From the listing, collect all lines containing the word "objects".
--------------------------------
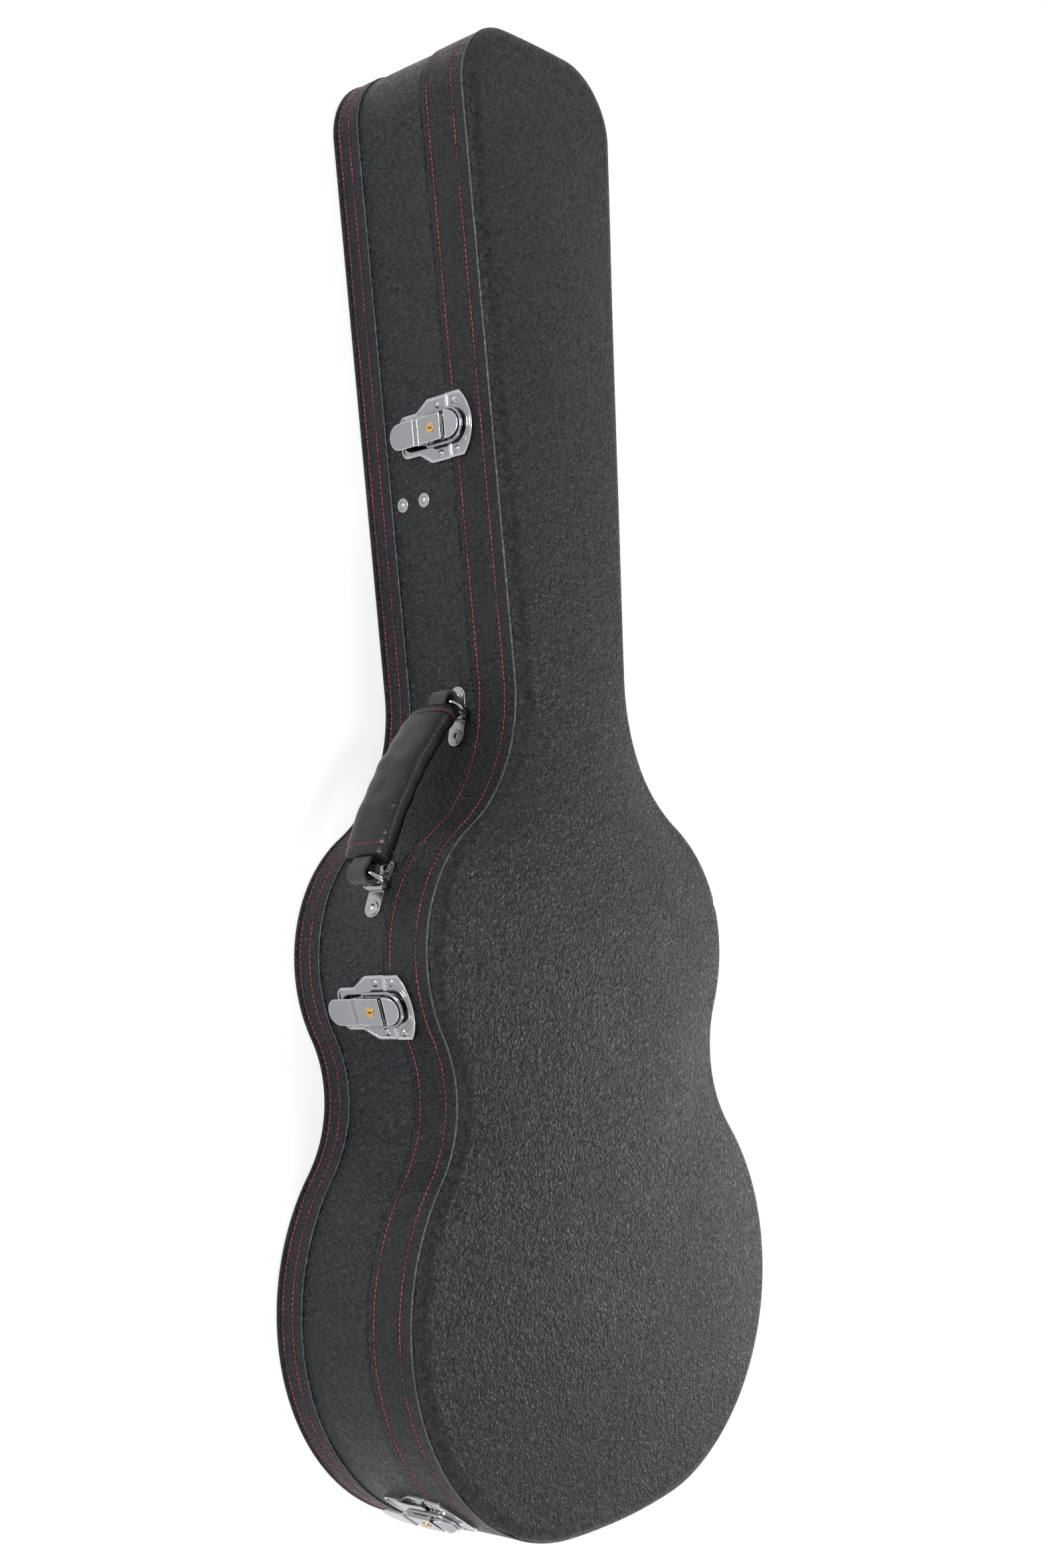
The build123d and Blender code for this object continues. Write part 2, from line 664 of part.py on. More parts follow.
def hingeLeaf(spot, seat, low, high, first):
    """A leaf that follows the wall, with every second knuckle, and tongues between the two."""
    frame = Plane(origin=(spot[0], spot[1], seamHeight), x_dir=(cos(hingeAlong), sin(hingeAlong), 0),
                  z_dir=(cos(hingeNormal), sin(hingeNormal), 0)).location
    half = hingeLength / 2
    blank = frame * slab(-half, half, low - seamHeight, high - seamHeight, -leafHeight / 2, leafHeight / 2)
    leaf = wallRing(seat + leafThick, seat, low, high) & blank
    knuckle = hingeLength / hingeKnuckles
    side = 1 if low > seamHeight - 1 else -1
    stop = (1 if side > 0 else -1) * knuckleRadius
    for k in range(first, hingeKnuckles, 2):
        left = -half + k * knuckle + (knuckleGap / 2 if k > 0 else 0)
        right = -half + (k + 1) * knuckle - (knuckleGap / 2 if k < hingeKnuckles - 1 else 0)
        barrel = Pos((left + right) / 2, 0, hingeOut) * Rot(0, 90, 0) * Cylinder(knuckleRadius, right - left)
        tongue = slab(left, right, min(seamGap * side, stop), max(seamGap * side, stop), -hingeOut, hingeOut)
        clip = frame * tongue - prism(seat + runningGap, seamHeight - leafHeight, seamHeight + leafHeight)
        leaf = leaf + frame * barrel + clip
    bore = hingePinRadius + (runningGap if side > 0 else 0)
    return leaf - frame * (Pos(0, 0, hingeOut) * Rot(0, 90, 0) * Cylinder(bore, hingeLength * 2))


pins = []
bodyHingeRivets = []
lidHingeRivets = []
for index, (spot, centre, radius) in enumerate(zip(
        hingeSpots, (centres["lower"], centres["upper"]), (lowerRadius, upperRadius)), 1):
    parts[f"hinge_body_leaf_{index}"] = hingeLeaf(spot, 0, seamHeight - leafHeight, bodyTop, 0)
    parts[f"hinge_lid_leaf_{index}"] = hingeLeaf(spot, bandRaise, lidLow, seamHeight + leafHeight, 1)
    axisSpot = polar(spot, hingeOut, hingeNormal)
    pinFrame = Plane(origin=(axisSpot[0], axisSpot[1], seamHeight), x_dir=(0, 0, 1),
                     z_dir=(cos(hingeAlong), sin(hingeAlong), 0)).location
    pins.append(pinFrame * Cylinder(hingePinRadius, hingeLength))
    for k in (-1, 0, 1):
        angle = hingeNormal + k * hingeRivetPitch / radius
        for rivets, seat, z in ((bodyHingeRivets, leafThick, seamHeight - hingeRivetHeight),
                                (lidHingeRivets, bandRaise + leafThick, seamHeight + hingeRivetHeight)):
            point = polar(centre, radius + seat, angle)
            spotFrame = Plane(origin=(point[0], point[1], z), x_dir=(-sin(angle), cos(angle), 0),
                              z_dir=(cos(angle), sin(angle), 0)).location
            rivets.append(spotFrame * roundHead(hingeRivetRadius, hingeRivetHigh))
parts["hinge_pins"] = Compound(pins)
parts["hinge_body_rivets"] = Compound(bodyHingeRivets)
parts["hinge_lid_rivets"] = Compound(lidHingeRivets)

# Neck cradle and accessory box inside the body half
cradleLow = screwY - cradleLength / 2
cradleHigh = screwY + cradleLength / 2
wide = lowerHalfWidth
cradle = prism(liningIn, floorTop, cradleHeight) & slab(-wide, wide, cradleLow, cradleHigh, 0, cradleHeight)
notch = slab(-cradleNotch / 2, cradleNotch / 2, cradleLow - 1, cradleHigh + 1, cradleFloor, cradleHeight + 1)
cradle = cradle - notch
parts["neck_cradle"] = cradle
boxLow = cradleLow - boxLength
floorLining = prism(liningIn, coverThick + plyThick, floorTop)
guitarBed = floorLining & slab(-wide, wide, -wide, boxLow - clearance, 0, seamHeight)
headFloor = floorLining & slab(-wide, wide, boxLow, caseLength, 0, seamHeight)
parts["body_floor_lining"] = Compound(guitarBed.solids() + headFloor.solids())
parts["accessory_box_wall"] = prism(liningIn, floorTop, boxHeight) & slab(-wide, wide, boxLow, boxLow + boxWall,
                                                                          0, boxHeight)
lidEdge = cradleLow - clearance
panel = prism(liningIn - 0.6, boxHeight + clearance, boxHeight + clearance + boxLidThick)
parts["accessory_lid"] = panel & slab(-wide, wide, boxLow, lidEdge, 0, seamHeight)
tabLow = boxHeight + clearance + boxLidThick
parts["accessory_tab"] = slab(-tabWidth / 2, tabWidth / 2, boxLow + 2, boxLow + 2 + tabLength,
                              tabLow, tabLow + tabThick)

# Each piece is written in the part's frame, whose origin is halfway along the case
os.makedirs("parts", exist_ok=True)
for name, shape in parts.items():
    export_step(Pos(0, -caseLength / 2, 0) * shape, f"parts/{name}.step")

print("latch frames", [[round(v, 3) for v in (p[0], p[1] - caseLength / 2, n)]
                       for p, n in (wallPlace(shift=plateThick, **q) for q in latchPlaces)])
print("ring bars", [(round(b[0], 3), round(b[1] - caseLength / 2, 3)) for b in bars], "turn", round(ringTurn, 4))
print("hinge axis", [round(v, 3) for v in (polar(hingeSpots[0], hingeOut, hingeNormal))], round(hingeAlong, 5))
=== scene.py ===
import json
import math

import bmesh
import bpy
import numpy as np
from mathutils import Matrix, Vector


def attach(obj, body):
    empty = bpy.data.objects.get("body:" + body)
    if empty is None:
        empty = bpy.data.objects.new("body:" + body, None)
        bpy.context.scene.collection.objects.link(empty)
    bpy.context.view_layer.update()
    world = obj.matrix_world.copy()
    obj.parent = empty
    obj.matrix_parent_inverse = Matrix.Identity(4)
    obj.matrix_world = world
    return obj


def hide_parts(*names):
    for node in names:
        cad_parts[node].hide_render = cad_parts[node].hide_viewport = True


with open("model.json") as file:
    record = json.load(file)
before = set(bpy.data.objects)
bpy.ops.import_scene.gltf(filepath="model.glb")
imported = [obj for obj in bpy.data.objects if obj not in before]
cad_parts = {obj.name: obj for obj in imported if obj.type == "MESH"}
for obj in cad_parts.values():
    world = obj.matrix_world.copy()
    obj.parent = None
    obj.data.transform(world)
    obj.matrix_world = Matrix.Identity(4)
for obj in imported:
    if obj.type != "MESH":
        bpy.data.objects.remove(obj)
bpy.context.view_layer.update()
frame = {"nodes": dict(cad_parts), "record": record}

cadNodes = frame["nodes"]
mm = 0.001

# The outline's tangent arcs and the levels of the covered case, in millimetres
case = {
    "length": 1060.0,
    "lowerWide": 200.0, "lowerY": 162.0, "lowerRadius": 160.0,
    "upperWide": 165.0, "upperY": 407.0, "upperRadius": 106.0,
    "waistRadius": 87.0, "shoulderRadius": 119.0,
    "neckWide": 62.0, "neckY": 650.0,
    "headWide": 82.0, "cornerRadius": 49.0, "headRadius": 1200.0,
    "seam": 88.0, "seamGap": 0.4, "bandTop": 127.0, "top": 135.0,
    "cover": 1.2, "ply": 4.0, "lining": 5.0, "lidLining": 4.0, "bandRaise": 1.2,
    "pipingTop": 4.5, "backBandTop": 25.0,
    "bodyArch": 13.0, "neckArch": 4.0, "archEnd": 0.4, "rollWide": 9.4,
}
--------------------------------
### Correct answer
    empty = bpy.data.objects.get("body:" + body)
        empty = bpy.data.objects.new("body:" + body, None)
        bpy.context.scene.collection.objects.link(empty)
before = set(bpy.data.objects)
imported = [obj for obj in bpy.data.objects if obj not in before]
        bpy.data.objects.remove(obj)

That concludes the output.